By day, Wilding works as a medical librarian, a role that contributes to her street documentation project. She dropped graphic design courses early, recognizing that professional art wasn’t her
path.

“I don’t think I was a person to be a professional artist; in fact, I think that would kill it for me,” she says. “I’m a librarian and researcher; this is the other part of my life.”

Her systematic approach to Brunswick Street channels the same impulses that drive her library work: structure, history, and comprehensive documentation. She dreams of eventually creating a
book that pairs her sketches with 150-year-old Trove advertisements and archival photos, weaving her personal observation with Melbourne’s documented past.

Her approach has evolved into something more dynamic as time has gone on. “Now I sort of do bits and pieces,” she explains, saying she usually starts one section, then the next week they
might head further up the street for variety before circling back to finish.

Sunlight and other elements help decide their position, shady side in summer, sunny side in winter.

Helen is always out there, no matter the weather. When the heat scorches or the cold bites, they find refuge indoors, where the architecture fuels their sketchbook.

Wilding has ridden the No.11 tram along Brunswick Street for 40 years and worked in Fitzroy for 20, but those early decades passed in a commuter blur. “Before it was more ‘this is the way to
get to work and to go into town,’” she recalls.

“I wasn’t really looking at what was outside the window.”

Travel rewired her vision. Hours spent sketching in overseas cafes while her patient husband read beside her, drawing sessions from Airbnb balconies, taught her to slow down and truly see
her surroundings.

“When I was travelling overseas, I was really looking at things and drawing,” she says, “then I came home and thought, well, actually this is pretty interesting. I had just never really looked at
it.”

Now Melbourne’s unique charm shines through her work. This city offers kilometre after kilometre of walkable Victorian architecture, cafes spilling directly onto pavements.

“It’s particularly Melbourne,” Wilding says.

Her ancestors walked these same streets in the late 1800s, past many of the same facades that she now documents. “I do feel there is a slight personal connection,” she admits.

Wilding’s vibrant home doubles as a studio and a gallery. Walls covered with finished pieces create a growing mosaic that tracks her progress through the street.

A lifelong sketcher, Wilding said she has always dreamed of one day drawing the entire street.

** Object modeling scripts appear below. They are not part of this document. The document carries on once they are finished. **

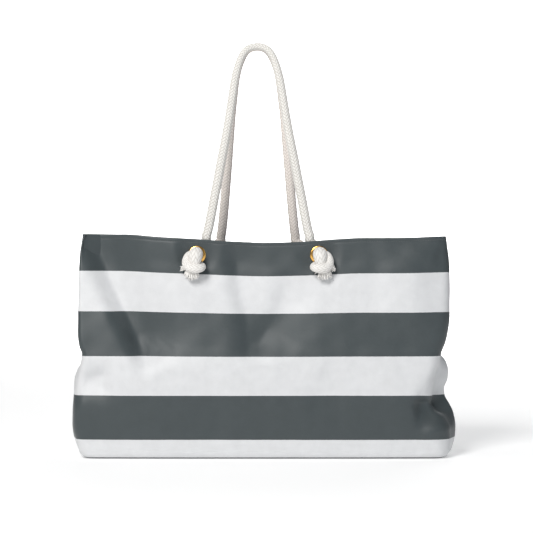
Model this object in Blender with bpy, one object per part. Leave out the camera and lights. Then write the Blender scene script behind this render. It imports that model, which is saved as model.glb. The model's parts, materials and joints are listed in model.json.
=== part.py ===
"""Weekender bag: a soft open-topped tote with a T-shaped bottom and knotted rope handles.

Lengths are in metres. +Z is up, X runs along the bag's width and the front face looks towards -Y.
The origin is on the floor, under the middle of the base.

The cloth is two mirrored panels, front and back. Each one is the face, half of both gussets and
half of the base, and the two meet at a seam down the middle of each gusset and across the base.
Under the outer cloth are a facing that backs the grommets and a lining. A handle is one rope in
life. Here it is cut where it bends over the hem: the loop above swings, and each end below stays
with the bag, passes out through its grommet and is knotted.
"""

import math

import bmesh
import bpy
import numpy as np
from mathutils import Vector

# ---- Bag body ---------------------------------------------------------------------------------
FOLD_HALF_WIDTH = 0.292  # from the middle to the fold between a face and its gusset
BASE_HALF_DEPTH = 0.070
TOP_HALF_DEPTH = 0.045
HEM_HEIGHT = 0.3427  # the top edge at the middle of a face
HEM_CORNER_RISE = 0.0128  # how much higher the top edge is at the folds
BASE_EDGE_RADIUS = 0.012
TAPER_START, TAPER_END = 0.110, 0.265  # heights between which the body narrows to its mouth
GUSSET_HALF = 0.0713  # width of half a gusset, laid flat
GUSSET_BULGE = 0.013  # how far the gusset stands out near the base
TUCK_START, TUCK_END = 0.150, 0.210  # heights between which the gusset tucks inwards
LOW_FOLD_RADIUS, HIGH_FOLD_RADIUS = 0.026, 0.0045
FOLD_SHARPENS = (0.100, 0.170)  # heights between which the fold tightens

# Where the cloth grids have their rows and columns.
ROW_HEIGHTS = (0.0, 0.0035, 0.012, 0.040, 0.075, 0.110, 0.140, 0.170, 0.200, 0.235, TAPER_END)
FACE_COLUMNS = (0.06, 0.12, 0.18, 0.235)
FOLD_STEPS = 4

# ---- Cloth layers, as depths behind the outer surface -----------------------------------------
GAP = 0.0003
OUTER_CLOTH = (0.0, 0.0016)
FACING = (0.0020, 0.0032)
LINING = (0.0020, 0.0030)
FACING_HEIGHT = 0.048
POCKET_CLOTH = (0.0034, 0.0044)
ZIP_TAPE = (0.0034, 0.0042)

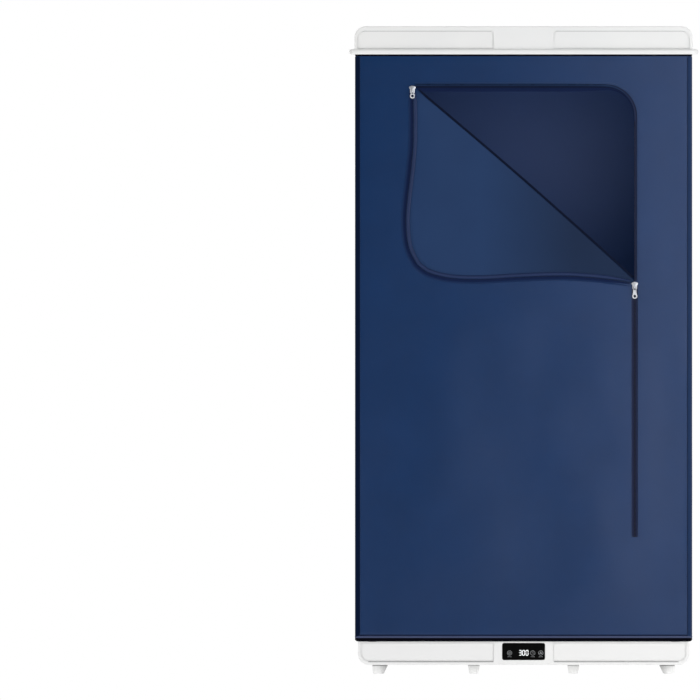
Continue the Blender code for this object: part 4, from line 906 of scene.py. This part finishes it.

“I never thought I actually would,” she marvels at her longevity. “I wouldn’t have thought I would still be doing it.”

Seven years into this passion project, Wilding remains hooked. “It’s something that I still love,” she says.

“What I’m really surprised is that seven years in, I’m still not bored. I’m still finding the places interesting. I’m still finding new stuff all the time.”

The open-ended effort has no deadline. “It could take much longer,” she adds. “I’m in no rush.